Very streetable as long as you have dished pistons to bring the compression ratio down to compensate for model fuels. I've been having dieseling at shut off for some time that I am trying to resolve (might be a timing issue, might be not enough octane for higher compression #16 heads), but otherwise it runs all day long as a daily driver on 93...no issues.


----------



## armyadarkness (Dec 7, 2020)

ylwgto said:


> '68 400 350HP with 72cc #16 heads, Holley 750, mild cam, Hedman headers, MSD controlled timing, 3.25 rear.
> 
> Very streetable as long as you have dished pistons to bring the compression ratio down to compensate for model fuels. I've been having dieseling at shut off for some time that I am trying to resolve (might be a timing issue, might be not enough octane for higher compression #16 heads), but otherwise it runs all day long as a daily driver on 93...no issues.


I think my 670 heads are much worse than yours and I dont have dished pistons. Id be curious as to what your timing is at.


----------



## goat671 (Apr 13, 2019)

Thanks for all the info on you rides.

So it seems I can run it with 93 Octane is the 10% ethanol any issue?
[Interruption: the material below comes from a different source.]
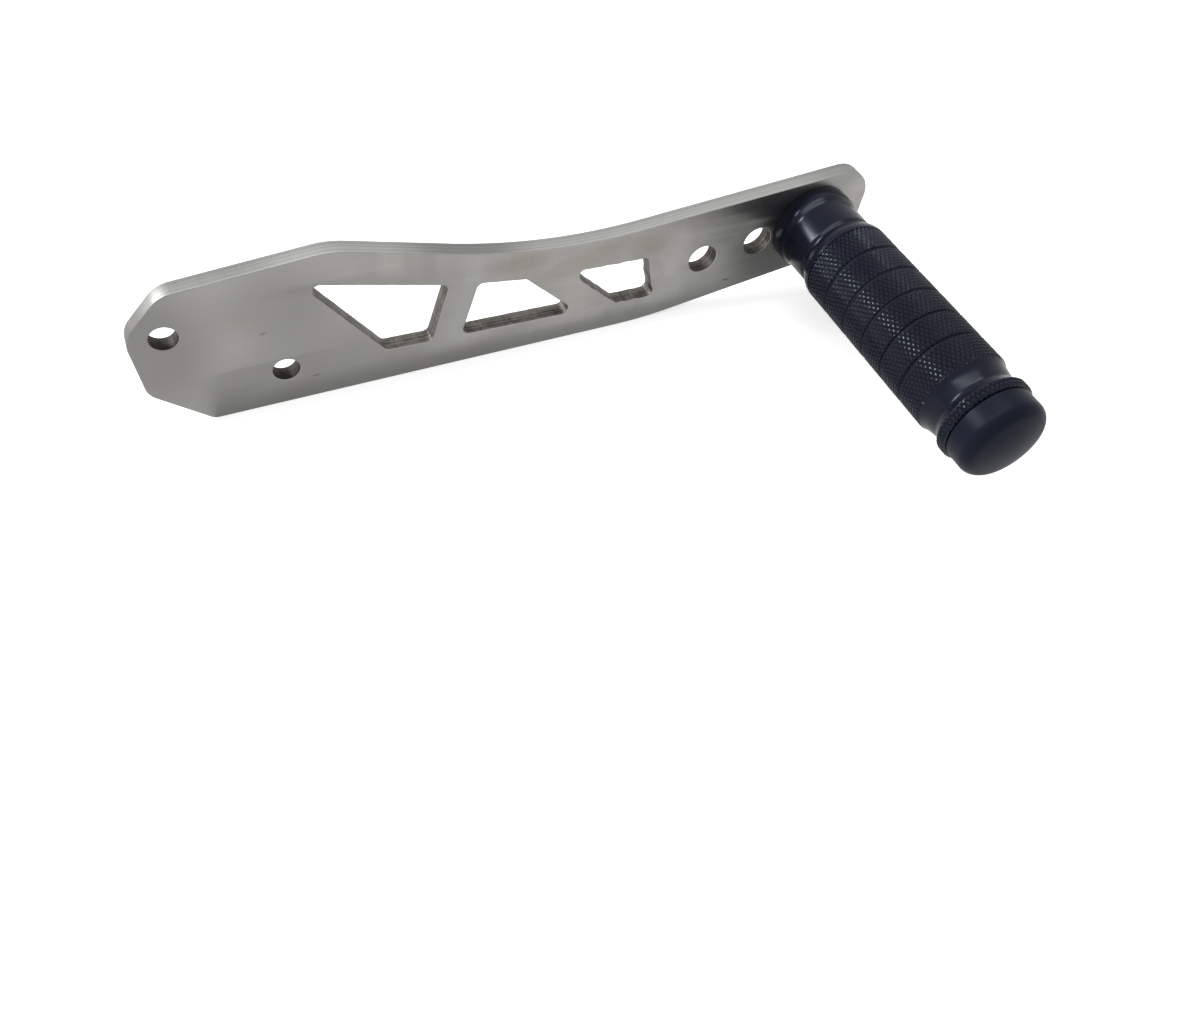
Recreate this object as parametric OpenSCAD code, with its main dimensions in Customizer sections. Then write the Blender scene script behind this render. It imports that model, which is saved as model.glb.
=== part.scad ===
// Knurled foot-lever peg on a laser-cut bracket plate.
// The plate stands in the XZ plane and the peg points along -Y.
// The origin is the centre of the upper fixing hole, on the plate's back face.

/* [Plate] */
// Thickness of the plate
plate_t = 6; // [4:0.5:8]
// Diameter of the two fixing holes
fix_hole_d = 8.5; // [6:0.1:10.5]
// Sideways distance from the upper to the lower fixing hole
fix_dx = 32.5; // [26:0.5:40]
// Drop from the upper to the lower fixing hole
fix_dz = 22.4; // [18:0.2:24]
// Metal to the left of the upper fixing hole
end_wall = 10.8; // [8.5:0.1:14]
// Height of the top edge above the upper fixing hole
crown_h = 15.1; // [12:0.1:19]
// Drop from the upper fixing hole to the straight lower edge
foot_drop = 36.2; // [34:0.2:44]
// Sideways distance from the upper fixing hole to the crest of the top edge
crest_x = 51.7; // [44:0.5:60]
// Slope of the two rising stretches of the top edge, in degrees
top_rise = 5; // [2:0.5:7]
// Slope of the falling stretch behind the crest, in degrees
top_fall = 14.8; // [12:0.2:17]
// Radius of the long hollow in the top edge
hollow_r = 290; // [150:5:320]
// Slope of the lower edge under the peg, in degrees
under_rise = 8.4; // [4:0.2:11]

/* [Windows] */
// Sideways distance from the upper fixing hole to the first window
lattice_x = 41.2; // [36:0.2:50]
// Solid metal between the last window and the inner spare hole
lattice_gap = 18.3; // [13:0.1:22]
// Width of the rim above the windows
top_rim = 12.9; // [9:0.1:14]
// Width of the rim below the first window
low_rim = 13.2; // [9:0.1:14]
// Fall of the windows' lower sides towards the peg, in degrees
low_fall = 1.5; // [0:0.1:2]
// Radius in the corners of the windows
window_r = 2.2; // [1:0.1:4]

/* [Peg row] */
// Sideways distance from the upper fixing hole to the peg
peg_x = 225.2; // [187:0.2:271]
// Drop from the upper fixing hole to the peg
peg_drop = 8.5; // [6:0.5:11]
// Spacing of the peg's hole and the spare holes
row_pitch = 22.1; // [18.4:0.1:26.6]
// Number of spare holes beside the peg
spare_holes = 2; // [1:1:2]
// Slope of the row of holes, in degrees
row_rise = 7.5; // [5:0.5:9]
// Clearance of the spare holes and the peg's own hole round the screw
row_clear = 0.8; // [0.4:0.1:1.6]
// Metal above the peg's centre
peg_top_wall = 18.6; // [16:0.1:22.4]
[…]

Or should I use the ethanol free?

When I got the car it had a fresh rebuild that was back in 1989. I drove it very briefly before I started the restro.
I do not know if the heads had any work done on them to work with the unleaded fuel.
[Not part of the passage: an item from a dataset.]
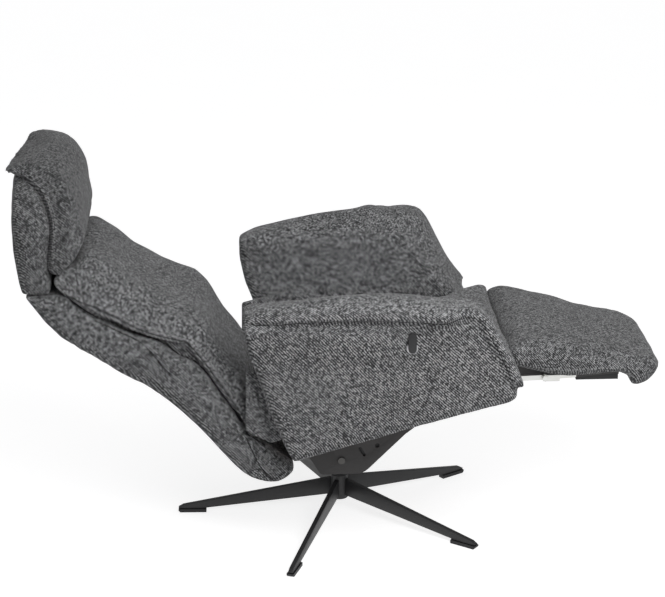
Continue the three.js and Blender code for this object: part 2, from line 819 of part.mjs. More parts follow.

Any way I can check to see if anything has been done to the heads?

When did we stop being able to buy leaded fuel asking because if the heads were done they probably would have addressed this when they had the work done.


----------



## ylwgto (Oct 27, 2009)

armyadarkness said:


> I think my 670 heads are much worse than yours and I dont have dished pistons. Id be curious as to what your timing is at.


I think 670s basically flow the same as 16s, but just have a strange chamber shape that is a bit different than the standard iron 72cc casting. Again, I'm no expert!

I cannot remember what pistons I put in when I rebuilt the engine many years ago, but I do not think they were dished. I'm fairly certain my static compression is around 10:1. If I get my idle RPM even a bit too high (anything over 750ish) I get dieseling even with 93. 

I'm convinced it is a timing issue and it's related to a lack of vacuum advance on my MSD distributor (which I need to address soon one way or another).


----------



## PontiacJim (Dec 29, 2012)

ylwgto said:


> I think 670s basically flow the same as 16s, but just have a strange chamber shape that is a bit different than the standard iron 72cc casting. Again, I'm no expert!
> 
> I cannot remember what pistons I put in when I rebuilt the engine many years ago, but I do not think they were dished. I'm fairly certain my static compression is around 10:1. If I get my idle RPM even a bit too high (anything over 750ish) I get dieseling even with 93.
> 
> I'm convinced it is a timing issue and it's related to a lack of vacuum advance on my MSD distributor (which I need to address soon one way or another).


At the higher idle RPM's, your throttle blades are cracked open allowing the engine to pull gas through the primaries and keep it running-on, or dieseling. This is where an electric solenoid can come in that will raise idle speeds of the carb to keep the engine running when activated, then drop RPM's, thus closing down the throttle baldes, and the engine quits. Later Pontiacs did use these, not sure what year that began.

Dieselling will break rings/pistons and take out main/rod bearings.


----------



## armyadarkness (Dec 7, 2020)

ylwgto said:


> I think 670s basically flow the same as 16s, but just have a strange chamber shape that is a bit different than the standard iron 72cc casting. Again, I'm no expert!
> 
> I cannot remember what pistons I put in when I rebuilt the engine many years ago, but I do not think they were dished. I'm fairly certain my static compression is around 10:1. If I get my idle RPM even a bit too high (anything over 750ish) I get dieseling even with 93.
> 
> I'm convinced it is a timing issue and it's related to a lack of vacuum advance on my MSD distributor (which I need to address soon one way or another).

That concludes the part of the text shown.